We assume a tree-based on-demand multicast protocol such as [6]. The protocol maintains bi-directional
shared multicast trees connecting multicast sources and receivers. Each multicast group has a corresponding
multicast tree. The multicast source is a special node, the group leader, whose role is to eliminate stale
routes and coordinate group merges. Route freshness is indicated by a group sequence number updated
by the group leader and broadcast periodically in the entire network. Higher group sequence numbers
denote fresher routes.
The main operations of the protocol are route discovery, route activation and tree maintenance. During
route discovery a node discovers a path to a node that is part of the multicast tree. A requester first
broadcasts a route request message that includes the latest known group sequence number.
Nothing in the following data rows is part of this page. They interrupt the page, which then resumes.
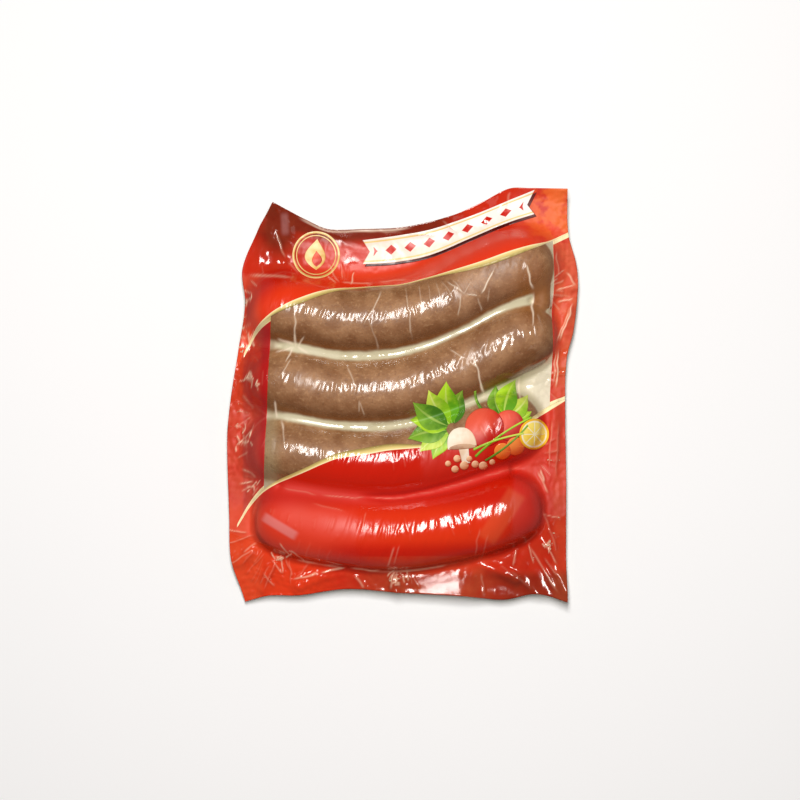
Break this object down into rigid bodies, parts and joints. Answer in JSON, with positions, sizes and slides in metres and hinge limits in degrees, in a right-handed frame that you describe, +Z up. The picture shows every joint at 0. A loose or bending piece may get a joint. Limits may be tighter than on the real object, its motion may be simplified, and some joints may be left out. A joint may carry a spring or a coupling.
{
  "type": "vacuum pack of sausage links",
  "caption": "Flat vacuum-sealed film pack lying printed face up, drawn tight over curved sausage links side by side, with a wavy sealed flange all round.",
  "frame": {"origin": "middle of the pack's bounding box, on the surface it lies on", "axes": "+X across the pack along the links, +Y towards the header, +Z up out of the printed face"},
  "size_m": [0.1756, 0.2076, 0.032],
  "materials": {
    "printed_film": "glossy red printed film, wrinkled",
    "clear_film": "clear glossy vacuum film",
    "back_film": "pale milky glossy film",
    "casing": "moist brown sausage casing, finely mottled"
  },
  "bodies": {
    "root": {"vacuum_pack": "printed_film"}
  },
  "joints": []
}
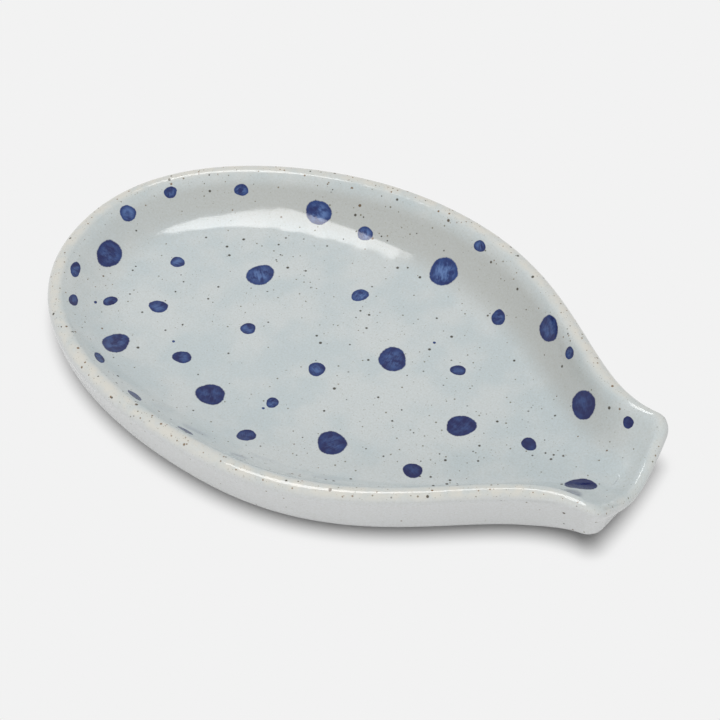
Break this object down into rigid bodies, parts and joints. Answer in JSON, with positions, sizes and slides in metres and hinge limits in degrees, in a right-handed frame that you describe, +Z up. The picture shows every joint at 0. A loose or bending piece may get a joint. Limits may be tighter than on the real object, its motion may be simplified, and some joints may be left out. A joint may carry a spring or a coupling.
{
  "type": "spoon rest",
  "caption": "Pear-shaped glazed stoneware spoon rest with a hollow well, an open lip between raised ears and a brushed cobalt dot pattern.",
  "frame": {"origin": "on the table, below the middle of the dish's length and width", "axes": "+X along the dish to its open lip, +Y across it, +Z up"},
  "size_m": [0.24, 0.153, 0.0238],
  "materials": {
    "stoneware": "bare fired clay, matt and slightly gritty",
    "pale_glaze": "glossy pale blue-grey glaze, warmer and speckled with iron at the rim",
    "cobalt_glaze": "glossy brushed cobalt, lighter in the middle of each spot"
  },
  "bodies": {
    "root": {"clay_body": "stoneware", "glaze": "pale_glaze", "base_glaze": "pale_glaze", "large_cobalt_spots": "cobalt_glaze", "small_cobalt_spots": "cobalt_glaze", "cobalt_specks": "cobalt_glaze"}
  },
  "joints": []
}
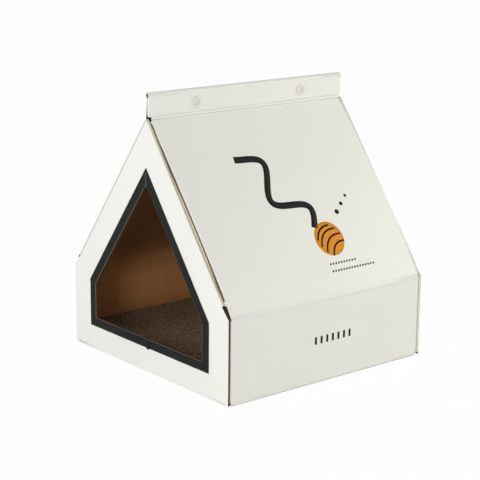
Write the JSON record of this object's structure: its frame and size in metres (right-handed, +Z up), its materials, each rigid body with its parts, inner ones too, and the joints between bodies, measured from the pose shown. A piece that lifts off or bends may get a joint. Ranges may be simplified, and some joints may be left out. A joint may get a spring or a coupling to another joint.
{
  "type": "cardboard cat house with scratcher floor",
  "caption": "Folding corrugated-board cat house with a pitched roof, a ridge fin closed by snap rivets, a bound doorway and a scratcher pad on the floor.",
  "frame": {"origin": "middle of the base, on the surface that the house stands on", "axes": "+Z up, -Y towards the doorway, +X to the right as seen from the doorway"},
  "size_m": [0.392, 0.3921, 0.43],
  "materials": {
    "coated_board": "white coated outside, brown kraft inside",
    "black_edging": "matt black cloth-faced strip",
    "corrugated_pad": "raw corrugated strips on edge",
    "clear_plastic": "translucent milky plastic"
  },
  "bodies": {
    "floor": {"floor_panel": "coated_board"},
    "right_side": {"right_wall": "coated_board"},
    "left_side": {"left_wall": "coated_board"},
    "right_slope": {"right_roof": "coated_board"},
    "left_slope": {"left_roof": "coated_board"},
    "right_ridge": {"right_fin": "coated_board"},
    "ridge_cap": {"cap_strip": "coated_board"},
    "left_ridge": {"left_fin": "coated_board"},
    "front_gable": {"front_panel": "coated_board", "doorway_edging": "black_edging"},
    "rear_gable": {"rear_panel": "coated_board"},
    "scratcher": {"scratcher_pad": "corrugated_pad"},
    "stud_front": {"rivet_stud_front": "clear_plastic"},
    "stud_rear": {"rivet_stud_rear": "clear_plastic"},
    "cap_front": {"rivet_cap_front": "clear_plastic"},
    "cap_rear": {"rivet_cap_rear": "clear_plastic"}
  },
  "joints": [
    {"name": "right_wall_fold", "type": "hinge", "parent": "floor", "child": "right_side", "pos_m": [0.19454, 0, 0.00146], "axis": [0, 1, 0], "range_deg": [0, 90]},
    {"name": "left_wall_fold", "type": "hinge", "parent": "floor", "child": "left_side", "pos_m": [-0.19454, 0, 0.00146], "axis": [0, -1, 0], "range_deg": [0, 90]},
    {"name": "right_roof_fold", "type": "hinge", "parent": "right_side", "child": "right_slope", "pos_m": [0.19557, 0, 0.13136], "axis": [0, 1, 0], "range_deg": [0, 36]},
    {"name": "left_roof_fold", "type": "hinge", "parent": "left_side", "child": "left_slope", "pos_m": [-0.19557, 0, 0.13136], "axis": [0, -1, 0], "range_deg": [0, 36]},
    {"name": "right_fin_fold", "type": "hinge", "parent": "right_slope", "child": "right_ridge", "pos_m": [0.00373, 0, 0.38903], "axis": [0, 1, 0], "range_deg": [0, 35]},
    {"name": "left_fin_fold", "type": "hinge", "parent": "left_slope", "child": "left_ridge", "pos_m": [-0.00373, 0, 0.38903], "axis": [0, -1, 0], "range_deg": [0, 35]},
    {"name": "front_panel_fold", "type": "hinge", "parent": "floor", "child": "front_gable", "pos_m": [0, -0.19409, 0.00146], "axis": [1, 0, 0], "range_deg": [0, 90]},
    {"name": "rear_panel_fold", "type": "hinge", "parent": "floor", "child": "rear_gable", "pos_m": [0, 0.19409, 0.00146], "axis": [-1, 0, 0], "range_deg": [0, 90]},
    {"name": "scratcher_lift", "type": "slide", "parent": "floor", "child": "scratcher", "axis": [0, 0, 1], "range_m": [0, 0.06]},
    {"name": "cap_strip_fold", "type": "hinge", "parent": "right_ridge", "child": "ridge_cap", "pos_m": [0.00219, 0, 0.42854], "axis": [0, 1, 0], "range_deg": [0, 90]},
    {"name": "stud_front_pull", "type": "slide", "parent": "right_ridge", "child": "stud_front", "axis": [1, 0, 0], "range_m": [0, 0.03]},
    {"name": "stud_rear_pull", "type": "slide", "parent": "right_ridge", "child": "stud_rear", "axis": [1, 0, 0], "range_m": [0, 0.03]},
    {"name": "cap_front_pull", "type": "slide", "parent": "left_ridge", "child": "cap_front", "axis": [-1, 0, 0], "range_m": [0, 0.03]},
    {"name": "cap_rear_pull", "type": "slide", "parent": "left_ridge", "child": "cap_rear", "axis": [-1, 0, 0], "range_m": [0, 0.03]}
  ]
}
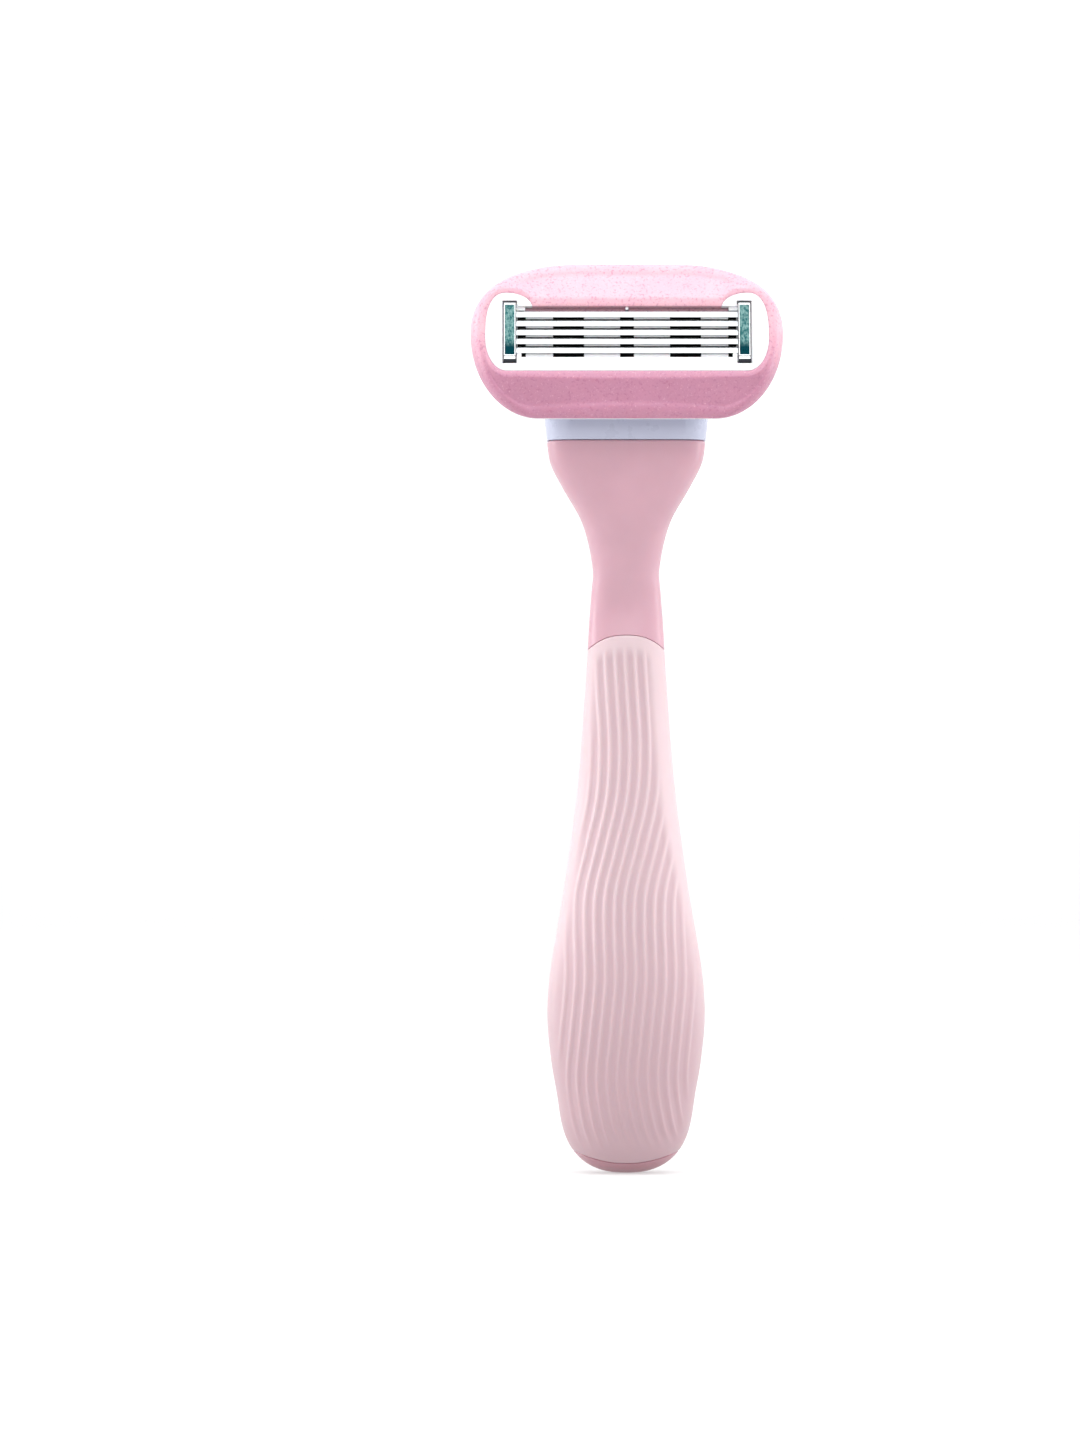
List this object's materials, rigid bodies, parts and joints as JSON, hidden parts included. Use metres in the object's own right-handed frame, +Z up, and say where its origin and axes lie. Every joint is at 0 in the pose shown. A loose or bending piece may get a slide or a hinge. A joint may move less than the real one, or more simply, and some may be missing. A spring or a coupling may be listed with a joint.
{
  "type": "cartridge razor",
  "caption": "Wet-shaving razor with a soft ribbed grip and a pull-off multi-blade cartridge that pivots on its connector.",
  "frame": {"origin": "under the middle of the bounding box, at the height of the handle's tip", "axes": "+Z runs up the handle to the cartridge, +X is the width and the blades face -Y"},
  "size_m": [0.0496, 0.0186, 0.1448],
  "materials": {
    "hard_pink_plastic": "satin moulded",
    "soft_pink_rubber": "matte, ribbed",
    "lubricating_pink": "waxy, finely speckled",
    "white_plastic": "smooth moulded",
    "lavender_plastic": "smooth moulded",
    "inner_plastic": "moulded",
    "blade_steel": "polished and ground",
    "support_steel": "stamped",
    "clip_metal": "bright, tinted",
    "spring_steel": "drawn wire"
  },
  "bodies": {
    "handle": {"handle_front_shell": "hard_pink_plastic", "handle_rear_shell": "hard_pink_plastic", "grip_sleeve": "soft_pink_rubber", "dock_frame": "inner_plastic", "plunger_spring": "spring_steel", "button_spring": "spring_steel"},
    "plunger": {"plunger": "white_plastic"},
    "release_slide": {"release_button": "hard_pink_plastic", "ejector_fork": "inner_plastic"},
    "connector": {"connector_yoke": "lavender_plastic"},
    "cartridge": {"blade_housing": "white_plastic", "lube_ring": "lubricating_pink", "ring_carrier": "white_plastic", "clip_left": "clip_metal", "clip_right": "clip_metal", "blade_1": "blade_steel", "blade_2": "blade_steel", "blade_3": "blade_steel", "blade_4": "blade_steel", "blade_5": "blade_steel", "blade_support_1": "support_steel", "blade_support_2": "support_steel", "blade_support_3": "support_steel", "blade_support_4": "support_steel", "blade_support_5": "support_steel"}
  },
  "joints": [
    {"name": "release_button_slide", "type": "slide", "parent": "handle", "child": "release_slide", "axis": [0, 0, 1], "range_m": [0, 0.0025], "stiffness_N_per_m": 400, "springref_m": -0.001, "deforming": ["button_spring"]},
    {"name": "connector_slide", "type": "slide", "parent": "release_slide", "child": "connector", "axis": [0, 0, 1], "range_m": [0, 0.01]},
    {"name": "cartridge_pivot", "type": "hinge", "parent": "connector", "child": "cartridge", "pos_m": [0, -0.0014, 0.125], "axis": [-1, 0, 0], "range_deg": [0, 40], "stiffness_Nm_per_rad": 0.004, "springref_deg": -11.46},
    {"name": "plunger_slide", "type": "slide", "parent": "handle", "child": "plunger", "axis": [0, 0, -1], "range_m": [0, 0.00196], "deforming": ["plunger_spring"]}
  ],
  "couplings": [
    {"joint": "plunger_slide", "follows": "cartridge_pivot", "m_per_rad": 0.0028}
  ]
}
The route
request message is flooded in the network using a basic flood suppression mechanism and establishes
reverse routes to the source of the request. Upon receiving the route request, a node that is part of the
multicast tree and has a group sequence number at least as large as the one in the route request, generates
a route reply message and unicasts it on the reverse route. The route reply message includes the last
known group sequence number and the number of hops to the node that originated the route reply.
During route activation, the requester selects the freshest and shortest route (i.e., with the smallest
number of hops to the multicast tree) from the routes returned by the route discovery operation. The
requester activates that route by unicasting a multicast activation message.